• _Short exercise_
Reproduce the listing below verbatim.

◆ ◆ ◆ ◆

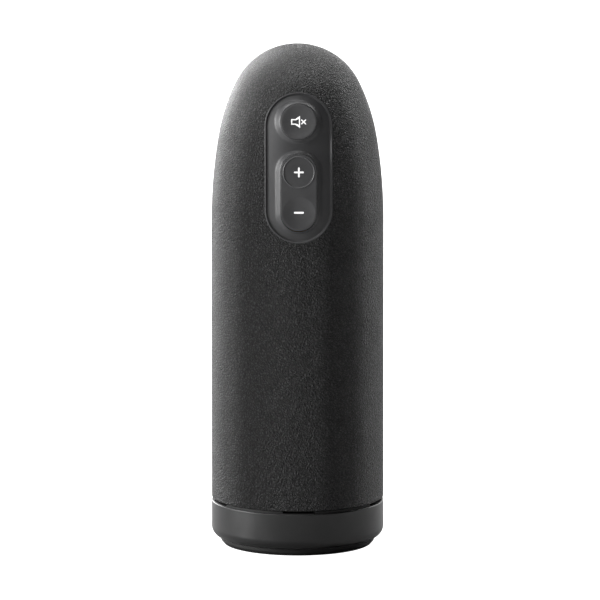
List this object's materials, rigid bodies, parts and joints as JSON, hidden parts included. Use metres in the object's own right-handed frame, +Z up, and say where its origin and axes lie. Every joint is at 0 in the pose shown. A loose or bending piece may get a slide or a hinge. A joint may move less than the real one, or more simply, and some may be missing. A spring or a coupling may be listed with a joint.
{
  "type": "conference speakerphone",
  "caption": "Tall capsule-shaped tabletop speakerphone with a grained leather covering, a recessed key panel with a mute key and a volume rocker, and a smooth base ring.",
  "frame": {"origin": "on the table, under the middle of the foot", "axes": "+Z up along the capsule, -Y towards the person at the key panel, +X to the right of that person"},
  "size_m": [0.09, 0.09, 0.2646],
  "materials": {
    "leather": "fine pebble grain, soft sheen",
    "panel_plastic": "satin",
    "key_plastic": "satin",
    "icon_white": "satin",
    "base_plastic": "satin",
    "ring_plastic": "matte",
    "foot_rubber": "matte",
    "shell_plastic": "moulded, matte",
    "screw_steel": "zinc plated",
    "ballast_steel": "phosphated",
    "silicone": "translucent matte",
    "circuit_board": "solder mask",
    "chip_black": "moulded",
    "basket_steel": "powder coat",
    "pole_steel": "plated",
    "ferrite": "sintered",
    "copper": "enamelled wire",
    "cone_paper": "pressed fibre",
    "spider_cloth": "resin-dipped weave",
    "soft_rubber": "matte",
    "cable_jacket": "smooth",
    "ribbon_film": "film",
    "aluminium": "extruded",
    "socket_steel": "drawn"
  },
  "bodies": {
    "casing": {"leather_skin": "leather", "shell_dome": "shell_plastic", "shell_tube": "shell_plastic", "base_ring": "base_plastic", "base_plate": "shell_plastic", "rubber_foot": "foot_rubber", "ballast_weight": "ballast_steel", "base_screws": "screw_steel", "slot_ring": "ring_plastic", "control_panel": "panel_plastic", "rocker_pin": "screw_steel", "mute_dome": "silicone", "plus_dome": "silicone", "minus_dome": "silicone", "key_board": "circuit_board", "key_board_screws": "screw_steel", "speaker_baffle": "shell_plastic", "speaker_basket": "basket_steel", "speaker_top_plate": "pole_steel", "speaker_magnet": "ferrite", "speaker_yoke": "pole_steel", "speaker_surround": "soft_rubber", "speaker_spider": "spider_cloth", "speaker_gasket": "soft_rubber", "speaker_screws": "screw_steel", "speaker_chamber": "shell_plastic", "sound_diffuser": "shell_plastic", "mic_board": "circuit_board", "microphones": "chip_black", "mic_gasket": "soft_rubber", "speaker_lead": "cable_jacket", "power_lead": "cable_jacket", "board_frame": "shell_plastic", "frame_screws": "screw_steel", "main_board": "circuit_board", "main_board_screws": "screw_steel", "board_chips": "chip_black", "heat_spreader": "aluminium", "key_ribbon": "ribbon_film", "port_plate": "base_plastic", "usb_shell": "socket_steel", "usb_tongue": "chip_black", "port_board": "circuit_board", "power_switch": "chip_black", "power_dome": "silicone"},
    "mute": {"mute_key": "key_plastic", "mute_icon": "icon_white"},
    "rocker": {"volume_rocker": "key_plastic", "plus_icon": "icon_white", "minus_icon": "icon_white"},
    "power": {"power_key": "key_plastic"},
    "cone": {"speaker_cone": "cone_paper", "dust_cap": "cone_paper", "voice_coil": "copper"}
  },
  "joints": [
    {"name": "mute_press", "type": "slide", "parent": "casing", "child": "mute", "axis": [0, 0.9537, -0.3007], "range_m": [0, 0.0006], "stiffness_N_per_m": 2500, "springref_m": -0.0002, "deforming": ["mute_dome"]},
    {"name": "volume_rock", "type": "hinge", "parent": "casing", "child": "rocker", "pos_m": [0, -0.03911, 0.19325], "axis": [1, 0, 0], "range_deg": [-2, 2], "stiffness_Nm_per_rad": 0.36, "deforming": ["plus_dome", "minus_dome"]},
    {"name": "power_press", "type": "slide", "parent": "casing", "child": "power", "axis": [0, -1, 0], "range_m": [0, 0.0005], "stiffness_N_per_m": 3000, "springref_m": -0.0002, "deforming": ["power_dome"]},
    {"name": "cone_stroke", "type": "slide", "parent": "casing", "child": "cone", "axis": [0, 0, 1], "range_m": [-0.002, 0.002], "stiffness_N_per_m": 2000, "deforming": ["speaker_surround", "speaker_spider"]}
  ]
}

◆ ◆ ◆ ◆

• _Exercise answer_
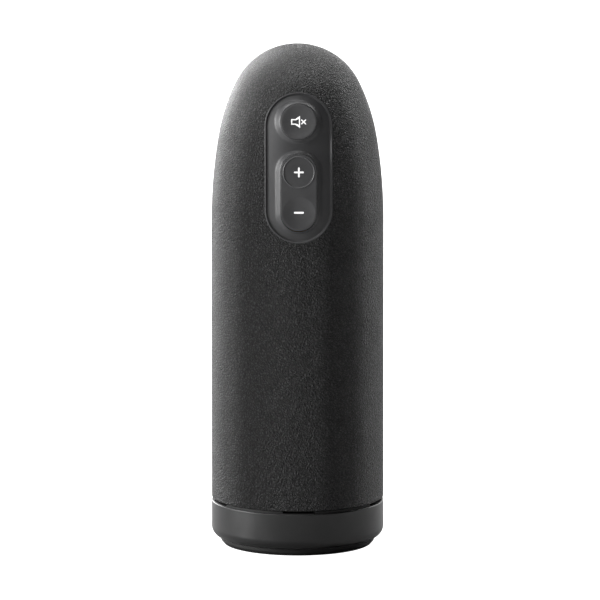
List this object's materials, rigid bodies, parts and joints as JSON, hidden parts included. Use metres in the object's own right-handed frame, +Z up, and say where its origin and axes lie. Every joint is at 0 in the pose shown. A loose or bending piece may get a slide or a hinge. A joint may move less than the real one, or more simply, and some may be missing. A spring or a coupling may be listed with a joint.
{
  "type": "conference speakerphone",
  "caption": "Tall capsule-shaped tabletop speakerphone with a grained leather covering, a recessed key panel with a mute key and a volume rocker, and a smooth base ring.",
  "frame": {"origin": "on the table, under the middle of the foot", "axes": "+Z up along the capsule, -Y towards the person at the key panel, +X to the right of that person"},
  "size_m": [0.09, 0.09, 0.2646],
  "materials": {
    "leather": "fine pebble grain, soft sheen",
    "panel_plastic": "satin",
    "key_plastic": "satin",
    "icon_white": "satin",
    "base_plastic": "satin",
    "ring_plastic": "matte",
    "foot_rubber": "matte",
    "shell_plastic": "moulded, matte",
    "screw_steel": "zinc plated",
    "ballast_steel": "phosphated",
    "silicone": "translucent matte",
    "circuit_board": "solder mask",
    "chip_black": "moulded",
    "basket_steel": "powder coat",
    "pole_steel": "plated",
    "ferrite": "sintered",
    "copper": "enamelled wire",
    "cone_paper": "pressed fibre",
    "spider_cloth": "resin-dipped weave",
    "soft_rubber": "matte",
    "cable_jacket": "smooth",
    "ribbon_film": "film",
    "aluminium": "extruded",
    "socket_steel": "drawn"
  },
  "bodies": {
    "casing": {"leather_skin": "leather", "shell_dome": "shell_plastic", "shell_tube": "shell_plastic", "base_ring": "base_plastic", "base_plate": "shell_plastic", "rubber_foot": "foot_rubber", "ballast_weight": "ballast_steel", "base_screws": "screw_steel", "slot_ring": "ring_plastic", "control_panel": "panel_plastic", "rocker_pin": "screw_steel", "mute_dome": "silicone", "plus_dome": "silicone", "minus_dome": "silicone", "key_board": "circuit_board", "key_board_screws": "screw_steel", "speaker_baffle": "shell_plastic", "speaker_basket": "basket_steel", "speaker_top_plate": "pole_steel", "speaker_magnet": "ferrite", "speaker_yoke": "pole_steel", "speaker_surround": "soft_rubber", "speaker_spider": "spider_cloth", "speaker_gasket": "soft_rubber", "speaker_screws": "screw_steel", "speaker_chamber": "shell_plastic", "sound_diffuser": "shell_plastic", "mic_board": "circuit_board", "microphones": "chip_black", "mic_gasket": "soft_rubber", "speaker_lead": "cable_jacket", "power_lead": "cable_jacket", "board_frame": "shell_plastic", "frame_screws": "screw_steel", "main_board": "circuit_board", "main_board_screws": "screw_steel", "board_chips": "chip_black", "heat_spreader": "aluminium", "key_ribbon": "ribbon_film", "port_plate": "base_plastic", "usb_shell": "socket_steel", "usb_tongue": "chip_black", "port_board": "circuit_board", "power_switch": "chip_black", "power_dome": "silicone"},
    "mute": {"mute_key": "key_plastic", "mute_icon": "icon_white"},
    "rocker": {"volume_rocker": "key_plastic", "plus_icon": "icon_white", "minus_icon": "icon_white"},
    "power": {"power_key": "key_plastic"},
    "cone": {"speaker_cone": "cone_paper", "dust_cap": "cone_paper", "voice_coil": "copper"}
  },
  "joints": [
    {"name": "mute_press", "type": "slide", "parent": "casing", "child": "mute", "axis": [0, 0.9537, -0.3007], "range_m": [0, 0.0006], "stiffness_N_per_m": 2500, "springref_m": -0.0002, "deforming": ["mute_dome"]},
    {"name": "volume_rock", "type": "hinge", "parent": "casing", "child": "rocker", "pos_m": [0, -0.03911, 0.19325], "axis": [1, 0, 0], "range_deg": [-2, 2], "stiffness_Nm_per_rad": 0.36, "deforming": ["plus_dome", "minus_dome"]},
    {"name": "power_press", "type": "slide", "parent": "casing", "child": "power", "axis": [0, -1, 0], "range_m": [0, 0.0005], "stiffness_N_per_m": 3000, "springref_m": -0.0002, "deforming": ["power_dome"]},
    {"name": "cone_stroke", "type": "slide", "parent": "casing", "child": "cone", "axis": [0, 0, 1], "range_m": [-0.002, 0.002], "stiffness_N_per_m": 2000, "deforming": ["speaker_surround", "speaker_spider"]}
  ]
}